NOT FOR DISTRIBUTION TO UNITED STATES NEWSWIRE SERVICES OR FOR DISSEMINATION IN THE UNITED STATES
Calgary, Alberta - January 27, 2022 – Exro Technologies Inc. (TSX:EXRO, OTCQB: EXROF) (the “Company”or “Exro”), a leading clean technology company that has developed a new class of power electronics for electric motors and batteries, announced today that it has entered into an amended agreement with Eight Capital and Raymond James Ltd., as lead underwriters and joint bookrunners on behalf of a syndicate of underwriters (collectively, the “Underwriters”), pursuant to which the Underwriters have now agreed to purchase, on a bought deal basis, 10,938,000 units of the Company (the “Units”) at a price of $1.60 per Unit (the“Issue Price“) for aggregate gross proceeds of $17,500,800 (the “Offering”). Each Unit consists of one common share in the capital of the Company, and one half of one common share purchase warrant (each whole warrant, a “Warrant“). Each Warrant is exercisable into one common share of the Company at an exercise price of $2.00for a period of 36 months from the closing of the Offering.
In addition, Exro has granted the Underwriters an option(the “Over-Allotment Option“), exercisable at any time, in whole or in part, for a period of 30 days following the closing of the Offering, to purchase up to an additional 1,640,700 Units(or the components thereof) at the Issue Price to cover over-allotments, if any, and for market stabilization purposes. In the event the over-allotment option is exercised in full, the aggregate gross proceeds of the Offering will be $20,125,920.
The Company intends to use the proceeds from the Offering for working capital and general corporate purposes.

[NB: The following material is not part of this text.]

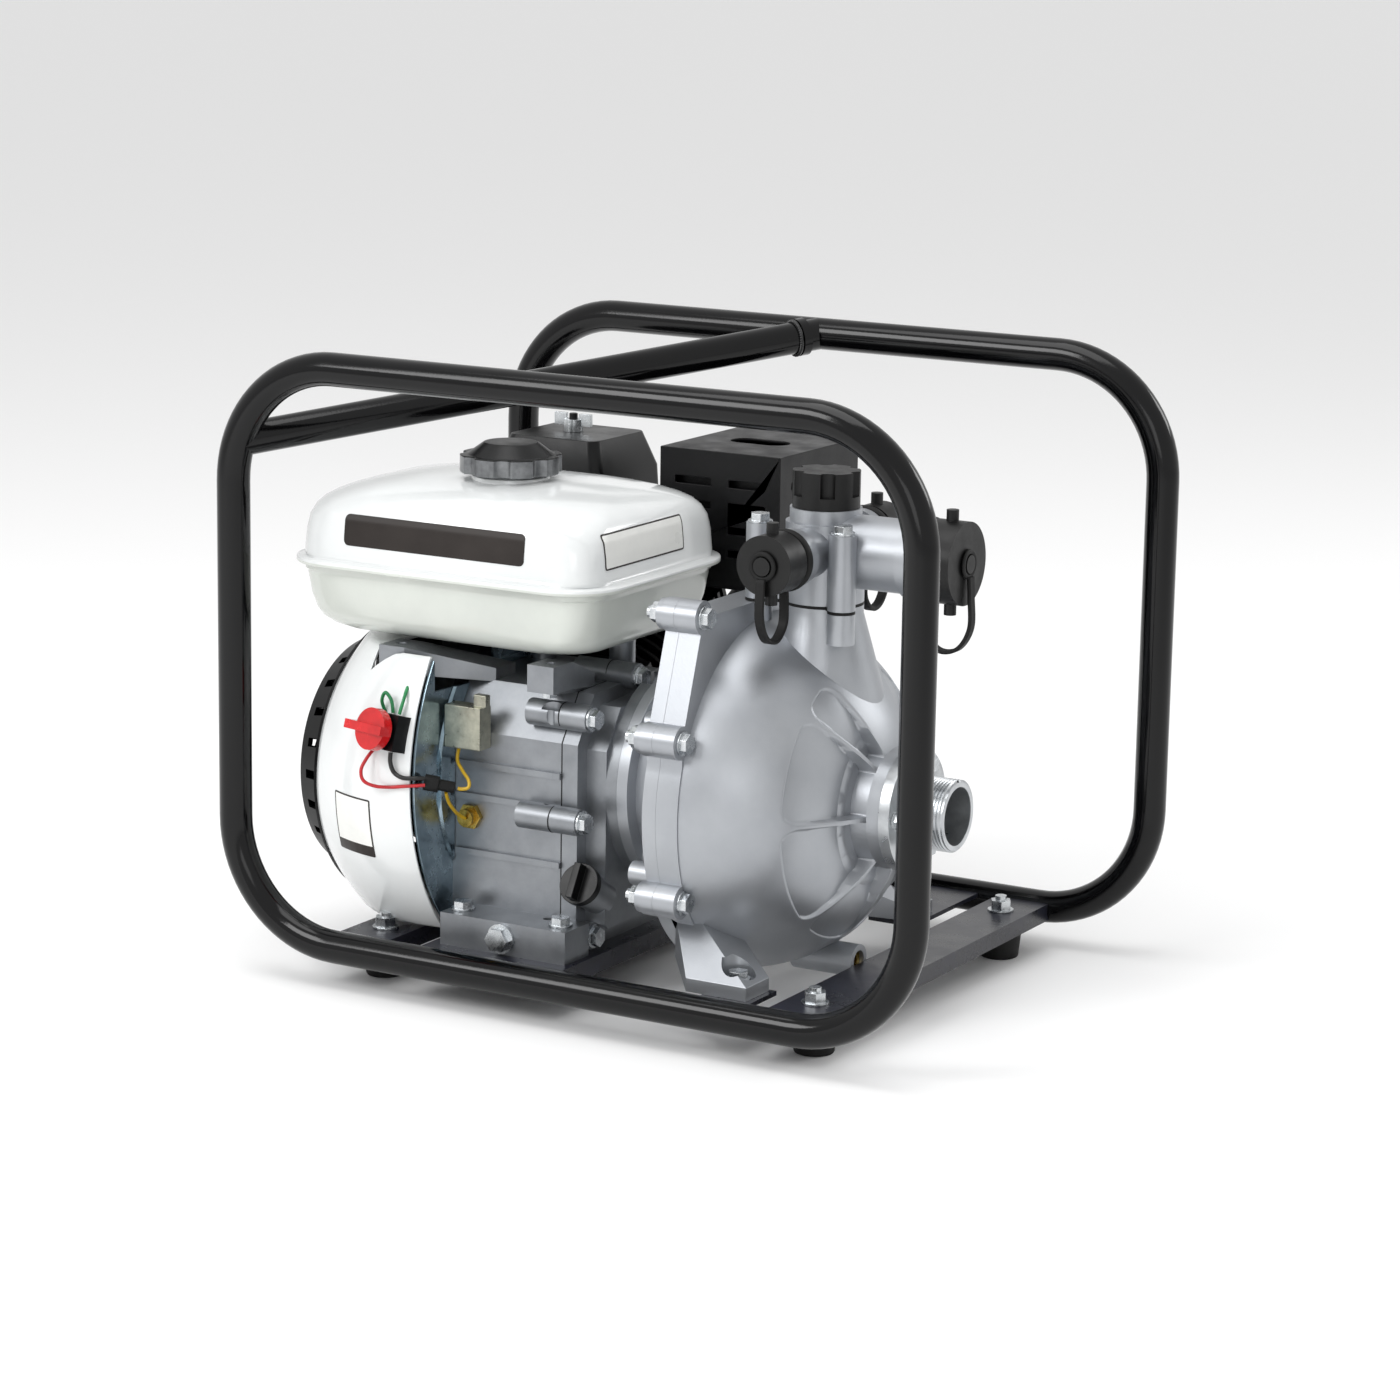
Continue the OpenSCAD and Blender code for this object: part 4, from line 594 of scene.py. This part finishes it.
bpy.ops.mesh.primitive_uv_sphere_add(segments=480, ring_count=320, radius=1,
                                     location=(dome["split"], *dome["middle"]), rotation=(0, math.pi / 2, 0),
                                     scale=(dome["radius"], dome["radius"], dome["length"]))
bowl = bpy.context.object
bpy.ops.object.transform_apply(location=True, rotation=True, scale=True)
selectFaces(bowl, lambda face: (face.center.x < dome["split"] + dome["collar"]
                                or fromAxis(face.center) < dome["hub"]))
bpy.ops.mesh.delete(type="FACE")
leaveEdit()
for vertex in bowl.data.vertices:
    across, above = vertex.co.y - dome["middle"][0], vertex.co.z - dome["middle"][1]
    rho = math.hypot(across, above)
    if rho > dome["hub"] + dome["hubEdge"]:
        vertex.co.x -= pocketDepth(rho, math.degrees(math.atan2(above, -across)))
# The rest of the casing: the CAD shape without its smooth dome
casing = mergedCopy("volute", "casing")


def onDome(face):
    slope = Vector(((face.center.x - dome["split"]) / dome["length"] ** 2,
                    (face.center.y - dome["middle"][0]) / dome["radius"] ** 2,
                    (face.center.z - dome["middle"][1]) / dome["radius"] ** 2)).normalized()
    reach = [math.hypot((point.x - dome["split"]) / dome["length"], fromAxis(point) / dome["radius"])
             for point in (casing.data.vertices[i].co for i in face.vertices)]
    return max(abs(value - 1) for value in reach) < dome["near"] and face.normal.dot(slope) > dome["facing"]


selectFaces(casing, onDome)
bpy.ops.mesh.delete(type="FACE")
bpy.ops.mesh.select_mode(type="VERT")
bpy.ops.mesh.select_all(action="SELECT")
mendFlats()
leaveEdit()
breakEdges(casing, dome["edge"])
settle(casing, "voluteFlange", "silverLacqueredCasting", "root", ["volute"])
flatFlats(casing)
settle(bowl, "voluteDome", "silverLacqueredCasting", "root", smooth=60)
print("pump casing made")

# Inlet pipe with its thread: a ridge 2.309 mm from turn to turn
thread = {"pitch": 0.002309, "turns": 11, "steps": 56, "root": 0.0227, "crest": 0.0238, "start": 0.1858,
          "buried": 0.0003, "plainFrom": 0.1835, "plainRadius": 0.0239, "near": 0.0004, "edge": 0.0008}
pipe = cadCopy("inlet_pipe", "inletPipe")
for vertex in pipe.data.vertices:
    across, above = vertex.co.y - dome["middle"][0], vertex.co.z - dome["middle"][1]
    rho = math.hypot(across, above)
    if vertex.co.x > thread["plainFrom"] and abs(rho - thread["plainRadius"]) < thread["near"]:
        vertex.co.y = dome["middle"][0] + across * thread["root"] / rho
        vertex.co.z = dome["middle"][1] + above * thread["root"] / rho
breakEdges(pipe, thread["edge"])
settle(pipe, "inletPipeBody", "machinedAluminium", "root", ["inlet_pipe"])
flatFlats(pipe)
bpy.ops.mesh.primitive_plane_add(size=1)
ridge = bpy.context.object
foot = thread["root"] - thread["buried"]
section = [(0.0, foot), (0.95, foot), (0.38, thread["crest"]), (0.57, thread["crest"])]
for vertex, (share, radius) in zip(ridge.data.vertices, section):
    vertex.co = (share * thread["pitch"], 0, radius)
editAll(ridge)
bpy.ops.mesh.delete(type="ONLY_FACE")
bpy.ops.object.mode_set(mode="OBJECT")
winding = ridge.modifiers.new("winding", "SCREW")
winding.axis = "X"
winding.angle = math.tau
winding.screw_offset = thread["pitch"]
winding.iterations = thread["turns"]
winding.steps = thread["steps"]
winding.render_steps = thread["steps"]
applyModifiers(ridge)
ridge.location = (thread["start"], *dome["middle"])
editAll(ridge)
bpy.ops.mesh.normals_make_consistent(inside=False)
bpy.ops.object.mode_set(mode="OBJECT")
settle(ridge, "inletThread", "machinedAluminium", "root", smooth=50)
print("inlet made")


# Points along a smooth curve through the given ones
def smoothPath(points, steps=8):
    knots = [Vector(points[0]), *map(Vector, points), Vector(points[-1])]
    path = []
    for a, b, c, d in zip(knots, knots[1:], knots[2:], knots[3:]):
        for step in range(steps):
            t = step / steps
            path.append(0.5 * (2 * b + (c - a) * t + (2 * a - 5 * b + 4 * c - d) * t * t
                               + (3 * b - a - 3 * c + d) * t ** 3))
    return path + [Vector(points[-1])]


# Each lead's node, finish, diameter in metres and route in millimetres
leads = {
    "blackLead": ("wire_black", "blackInsulation", 0.0030, [
        (-134.7, -169.9, 163.2), (-134.3, -171, 157), (-131.5, -171, 150.5), (-125, -170.5, 147.5),
        (-117, -167.5, 147.5), (-112.8, -163.2, 147.3)]),
    "redLead": ("wire_red", "redInsulation", 0.0024, [
        (-150, -166.6, 163.2), (-152.5, -172, 157), (-154, -176, 150), (-152, -176, 143), (-144, -174, 140),
        (-134, -170.5, 140), (-125, -169.5, 141.5), (-117, -167, 142.5), (-112.2, -163.4, 142.8)]),
    "greenLoop": ("wire_green", "greenInsulation", 0.0024, [
        (-145.5, -160.4, 187.8), (-147, -162, 195), (-143.5, -163, 201), (-139.5, -162, 196),
        (-138, -162.2, 187.8)]),
    "greenLead": ("wire_green", "greenInsulation", 0.0024, [
        (-132, -163.9, 187.8), (-131, -161, 196), (-132, -155, 203), (-134, -149.2, 205)]),
    "yellowLead": ("wire_yellow", "yellowInsulation", 0.0024, [
        (-110, -126, 161.6), (-108, -131, 154), (-100, -137, 149), (-92, -142, 144.5), (-90.5, -144.5, 140.5),
        (-94.4, -146, 139.1), (-97, -147.3, 139.5)]),
    "sensorLead": ("wire_yellow", "yellowInsulation", 0.0024, [
        (-104.5, -150, 136.2), (-106, -144, 128), (-106, -136, 120), (-104.5, -130, 115.5),
        (-104, -127.7, 114.3)]),
}
for name, (node, look, diameter, route) in leads.items():
    path = smoothPath([[value / 1000 for value in point] for point in route])
    lead = tubeAlong(path, diameter / 2, sides=3)
    lead.name = name
    lead.data.name = name
    lead.data.materials.append(finish[look])
    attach(lead, "root")
    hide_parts(node)

# Connector sleeve on the leads: a wide mouth with a narrower tail
sleeve = {"place": (-0.117, -0.158, 0.1435), "turn": (0, math.radians(100), math.radians(28)),
          "radius": 0.0054, "mouth": 0.010, "middle": 0.0055, "step": 0.0016, "tail": 0.0105, "edge": 0.0006}
bpy.ops.mesh.primitive_cylinder_add(vertices=40, radius=sleeve["radius"], depth=sleeve["mouth"],
                                    location=(0, 0, sleeve["middle"]))
mouth = bpy.context.object
selectFaces(mouth, lambda face: face.normal.z > 0.9)
bpy.ops.mesh.inset(thickness=sleeve["step"])
bpy.ops.mesh.extrude_region_move(TRANSFORM_OT_translate={"value": (0, 0, sleeve["tail"])})
leaveEdit()
breakEdges(mouth, sleeve["edge"])
pick(mouth)
bpy.ops.object.transform_apply(location=True, rotation=True, scale=True)
mouth.location = sleeve["place"]
mouth.rotation_euler = sleeve["turn"]
settle(mouth, "leadSleeve", "mouldedRubber", "root")


# A flat band along points that lie in one plane, with rounded edges
def bandAlong(points, side, width, thickness):
    side = Vector(side).normalized()
    ring = [(-0.5, -0.2), (-0.42, -0.5), (0.42, -0.5), (0.5, -0.2),
            (0.5, 0.2), (0.42, 0.5), (-0.42, 0.5), (-0.5, 0.2)]
    vertices, faces = [], []
    for i, point in enumerate(points):
        ahead = (points[min(i + 1, len(points) - 1)] - points[max(i - 1, 0)]).normalized()
        out = side.cross(ahead)
        vertices += [point + side * a * width + out * b * thickness for a, b in ring]
    count = len(ring)
    for i in range(len(points) - 1):
        for k in range(count):
            faces.append((i * count + k, i * count + (k + 1) % count, (i + 1) * count + (k + 1) % count,
                          (i + 1) * count + k))
    faces.append(tuple(reversed(range(count))))
    faces.append(tuple(range((len(points) - 1) * count, len(points) * count)))
    mesh = bpy.data.meshes.new("band")
    mesh.from_pydata(vertices, [], faces)
    band = bpy.data.objects.new("band", mesh)
    bpy.context.scene.collection.objects.link(band)
    editAll(band)
    bpy.ops.mesh.normals_make_consistent(inside=False)
    bpy.ops.object.mode_set(mode="OBJECT")
    return band


# Keeper straps: a collar round the outlet's neck, a hanging band and a ring round the cap's button
keeper = {"middle": (0.112, -0.035, 0.305), "width": 0.0066, "thickness": 0.0026, "capDepth": 0.022,
          "neckStep": 0.0031}
# Each outlet's turn in degrees, distance from the middle of the manifold, and its cap's radius
outlets = {"near": (-90, 0.060, 0.0195), "front": (0, 0.080, 0.0270), "far": (90, 0.060, 0.0195)}
for name, (turn, distance, radius) in outlets.items():
    neckRadius = radius - keeper["neckStep"]
    heading = Quaternion((0, 0, 1), math.radians(turn))
    centre = Vector(keeper["middle"])
    sides = heading @ Vector((0, 1, 0))
    parts = []
    for at, inner, outer, wide in ((distance - 0.0084, neckRadius + 0.0002, neckRadius + 0.0040, 0.0064),
                                   (distance + keeper["capDepth"] + 0.0003, 0.0063, 0.0098, 0.0025)):
        bpy.ops.mesh.primitive_torus_add(major_radius=(inner + outer) / 2, minor_radius=(outer - inner) / 2,
                                         major_segments=56, minor_segments=12)
        collar = bpy.context.object
        collar.scale = (1, 1, wide / (outer - inner))
        collar.rotation_euler = (0, math.pi / 2, 0)
        pick(collar)
        bpy.ops.object.transform_apply(location=True, rotation=True, scale=True)
        for vertex in collar.data.vertices:
            vertex.co = centre + heading @ (vertex.co + Vector((at + wide / 2, 0, 0)))
        parts.append(collar)
    route = [(distance - 0.0052, 0, -neckRadius - 0.0025), (distance - 0.006, 0, -neckRadius - 0.012),
             (distance - 0.005, 0, -radius - 0.022), (distance + 0.005, 0, -radius - 0.031),
             (distance + 0.018, 0, -radius - 0.028), (distance + 0.026, 0, -radius - 0.014),
             (distance + keeper["capDepth"] + 0.0036, 0, -radius + 0.006),
             (distance + keeper["capDepth"] + 0.0029, 0, -0.0082)]
    path = [centre + heading @ point for point in smoothPath(route, steps=10)]
    parts.append(bandAlong(path, sides, keeper["width"], keeper["thickness"]))
    pick(parts[-1], *parts[:-1])
    bpy.ops.object.join()
    strap = bpy.context.object
    settle(strap, name + "CapStrap", "mouldedRubber", "root",
           ["cap_straps"] if name == "near" else [], smooth=50)
print("leads and straps made")


vinyl = {"cell": 0.0011, "lift": 0.00025, "thickness": 0.0002}


# A thin blank film laid on a piece along one axis, with rounded corners, a border and a band at its foot
def label(name, middle, size, turn, target, axis, corner=0.002, looks=("whiteVinyl", "darkVinyl"),
          border=0.0, band=0.0):
    bpy.ops.mesh.primitive_grid_add(x_subdivisions=round(size[0] / vinyl["cell"]),
                                    y_subdivisions=round(size[1] / vinyl["cell"]), size=1)
    film = bpy.context.object
    film.data.materials.append(finish[looks[0]])
    film.data.materials.append(finish[looks[1]])
    for vertex in film.data.vertices:
        vertex.co = (vertex.co.x * size[0], vertex.co.y * size[1], 0)
    for face in film.data.polygons:
        inside = min(size[0] / 2 - abs(face.center.x), size[1] / 2 - abs(face.center.y))
        face.material_index = int(inside < border or face.center.y < band - size[1] / 2)
    for vertex in film.data.vertices:
        overX, overY = abs(vertex.co.x) - size[0] / 2 + corner, abs(vertex.co.y) - size[1] / 2 + corner
        if overX > 0 and overY > 0:
            pull = max(overX, overY) / math.hypot(overX, overY)
            vertex.co = (math.copysign(size[0] / 2 - corner + overX * pull, vertex.co.x),
                         math.copysign(size[1] / 2 - corner + overY * pull, vertex.co.y), 0)
    film.rotation_euler = turn
    film.location = middle
    pick(film)
    bpy.ops.object.transform_apply(location=True, rotation=True, scale=True)
    lay = film.modifiers.new("lay", "SHRINKWRAP")
    lay.target = target
    lay.wrap_method = "PROJECT"
    lay.use_project_x, lay.use_project_y, lay.use_project_z = [i == axis for i in range(3)]
    lay.use_negative_direction = True
    lay.use_positive_direction = True
    lay.offset = vinyl["lift"]
    body = film.modifiers.new("film", "SOLIDIFY")
    body.thickness = vinyl["thickness"]
    body.offset = 0
    applyModifiers(film)
    return settle(film, name, None, "root", smooth=50)


front, side = (math.pi / 2, 0, 0), (math.pi / 2, 0, math.pi / 2)
label("tankNamePlate", (-0.1232, -0.19, 0.3008), (0.1405, 0.0208), front, upperHalf, 1,
      corner=0.0036, looks=("darkVinyl", "darkVinyl"))
label("tankSideLabel", (0.05, -0.0660, 0.3010), (0.100, 0.0235), side, upperHalf, 0,
      border=0.0011)
label("shroudLabel", (-0.1715, -0.30, 0.1075), (0.0365, 0.0405), front, drum, 1,
      corner=0.001, border=0.0011, band=0.008)
print("labels laid")

# Floor, world and lamps
bpy.ops.mesh.primitive_circle_add(vertices=96, radius=40, fill_type="NGON")
floor = bpy.context.object
floor.name = "floor"
floorLook = bpy.data.materials.new("paleStudioFloor")
floorLook.use_nodes = True
floorShader = floorLook.node_tree.nodes["Principled BSDF"]
floorShader.inputs["Base Color"].default_value = hexToLinear("#f4f4f4")
floorShader.inputs["Roughness"].default_value = 0.9
floor.data.materials.append(floorLook)

world = bpy.data.worlds.new("studio")
world.use_nodes = True
world.node_tree.nodes["Background"].inputs["Color"].default_value = (1, 1, 1, 1)
world.node_tree.nodes["Background"].inputs["Strength"].default_value = 0.82
bpy.context.scene.world = world

# Each lamp's place and size in metres, and its power in watts
lampTarget = (0, 0, 0.18)
lamps = {"overhead": ((-0.2, -0.4, 2.2), 1.4, 17), "keyLeft": ((-1.1, -2.1, 1.7), 1.1, 30),
         "frontFill": ((1.2, -2.6, 0.9), 1.0, 5), "farRim": ((1.4, 1.9, 1.3), 0.8, 10)}
for name, (place, size, power) in lamps.items():
    bpy.ops.object.light_add(type="AREA", location=place)
    lamp = bpy.context.object
    lamp.name = name
    lamp.data.size = size
    lamp.data.energy = power
    lamp.rotation_mode = "QUATERNION"
    lamp.rotation_quaternion = (Vector(lampTarget) - Vector(place)).to_track_quat("-Z", "Y")
bpy.context.scene.view_settings.view_transform = "Standard"
print("stage set")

The Offering will be conducted in each of the provinces of Canada, other than Quebec, by way of a prospectus supplement to the Company's short form base shelf prospectus dated December 16, 2021 (the “Prospectus Supplement“) and elsewhere on a private placement basis. Exro intends to file the Prospectus Supplement with the securities regulatory authorities in each of the provinces of Canada, other than Quebec, which will be available on SEDAR under the Company's profile at www.sedar.com.
The Offering is scheduled to close on or about February 4,2022 and is subject to customary closing conditions, including listing of the Shares on the Toronto Stock Exchange and any required approvals of the exchange and applicable securities regulatory authorities.
The Units have not been and will not be registered under the United States Securities Act of 1933, as amended (the “U.S. Securities Act“), or any state securities laws. Accordingly, the Units may not be offered or sold within the United States, its territories or possessions, any state of the United States or the District of Columbia (collectively, the "United States") except in transactions exempt from the registration requirements of the U.S. Securities Act and applicable state securities laws. This press release does not constitute an offer to sell or a solicitation of an offer to buy any Units within the United States.